Cover of The Three-Body Problem

The Three-Body Problem

by Cixin Liu


Genre
Science Fiction
Year
2013
Pages
400
Contents

32. Trisolaris: The Listener

Overview

The captured Trisolaran records reveal how Earth's first message was received by a lonely listener on Trisolaris, who recognized Earth as a beautiful, stable world and secretly sent the warning, Do not answer, to keep his civilization from locating it. His interrogation exposes Trisolaran society as brutally survival-driven and confirms that Trisolaris intends not coexistence but conquest, because it needs living space and views humanity as a future threat. Despite the warning's interference and the uncertainty of Earth's exact location, the princeps commits to launching the invasion fleet anyway.

Summary

Reading the captured Trisolaran messages, Ye Wenjie imagines the beings behind them. The account shifts to Trisolaris, where Listening Post 1379 is one of thousands of lonely stations searching for intelligent life. During a Chaotic Era night, the post's aging listener notices that a received waveform is different from ordinary cosmic noise. A computer rates it Red 10, meaning it almost certainly carries intelligent information and even contains a self-interpreting code. The listener becomes the first Trisolaran to read a message from Earth, a peaceful greeting from a world with one sun and a stable climate.

After the transmission ends, the listener is overwhelmed by the beauty of the world he has just learned about. He imagines Earth's oceans, forests, and mild sunlight, then dreams of that paradise being destroyed by a Trisolaran fleet. When he wakes, his thoughts turn to his own life: he is old, low-status, isolated, and likely to become useless once contact is confirmed and old listening posts are reduced. Trisolaran society gives little value to individuals who cannot work, so he sees no future for himself. Because he cannot bear to lose Earth, even as an ideal, he decides to act.

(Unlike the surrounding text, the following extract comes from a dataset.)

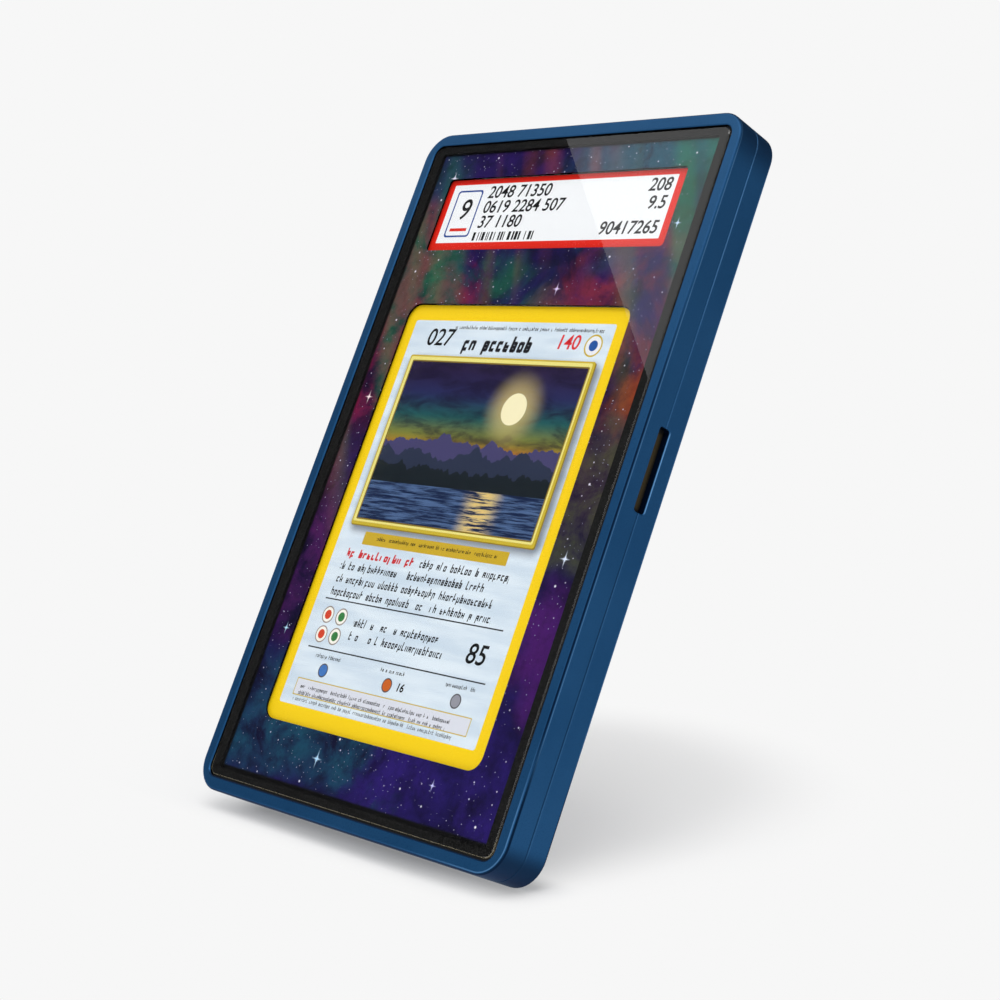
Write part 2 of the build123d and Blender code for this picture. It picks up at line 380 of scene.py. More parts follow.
def anodised_blue(name):
    """Satin blue anodised aluminium: fine blasted grain, slow drifts of tone and faint rubs, and
    painted light that makes it lighter high on the faces. Painted highlights and painted shade
    line its outer rounding, walls and slot. The opening's lower lip is darkened with painted
    shade, and the opening's wall is coloured near-black."""
    finish = Finish(name)
    x, y, z = finish.axes((0.0, 0.0, MIDDLE))
    outline = beyond_box(x, z, (0.0, 0.0), CASE_HALF, CASE_CORNER)
    opening = beyond_box(x, z, (0.0, 0.0), OPENING_HALF, OPENING_CORNER)
    bright, dark = rounding_painted_light(x, z, outline + (FACE_DEPTH - abs(y)))
    for painted_highlight, painted_shade in (wall_painted_light(x, y, z, outline), slot_painted_light(x, y, z)):
        bright = bright.most(painted_highlight)
        dark = dark.most(painted_shade)
    # painted shade along the opening's lower lip
    lower_lip_shade = (opening < 0.27) * z.rise(-68.4, -69.4)
    dark = dark.most(lower_lip_shade * 0.8)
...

The listener realizes that if Trisolaris can get Earth to reply, the round-trip time will reveal Earth's distance and make invasion possible. Concluding that the government will try to lure a response, he quickly composes his own message first, translates it into Earth's language, aims the antenna, and transmits a warning: Do not answer! Do not answer!! Do not answer!!! His personal desperation and moral revulsion toward Trisolaran conquest lead him to risk everything to give Earth a chance to remain hidden.

Five Trisolaran hours later, the princeps learns both of Earth's contact and of the unauthorized warning. In a calm interrogation, the listener admits what he did and explains that Trisolaran civilization is spiritually barren: survival overrides individuality, useless people are destroyed, authoritarian rule is absolute, and beauty, love, literature, and art are suppressed as weaknesses. The princeps agrees that Earth cannot be shared, both because Trisolaris needs living space and because humans are dangerous and would learn Trisolaran technology. Rather than execute the listener immediately, the princeps spares him so he can live long enough to see Earth's hope fail.

Afterward, the princeps punishes the wider monitoring bureaucracy, ordering thousands deemed responsible to be dehydrated and burned. A consul suggests sending a deceptive message to Earth, but the princeps refuses, fearing it could worsen the damage; he can only hope Earth ignores or misunderstands the warning. He then summons the fleet commander and orders that, once construction is complete, the first wave of the Trisolaran fleet should depart toward the source's rough direction. Even though the target's distance and exact coordinates remain unknown and the mission is extremely risky, the princeps decides Trisolaris has no other choice in the face of its dying, unstable world.

Who Appears

  • The Listener at Post 1379
    A lonely Trisolaran operator who receives Earth's message and secretly warns humanity not to answer.
  • The Princeps of Trisolaris
    Trisolaran ruler who interrogates the listener, defends conquest, and orders the fleet prepared.
  • Consul responsible for the monitoring system
    Official blamed for screening failures; reports on the warning and is sentenced to death.
  • Commander of the Trisolaran Fleet
    Military leader who explains the fleet's readiness and the risks of searching for Earth.
  • Ye Wenjie
    Frame reader of the recovered Trisolaran messages, imagining the beings behind the transmissions.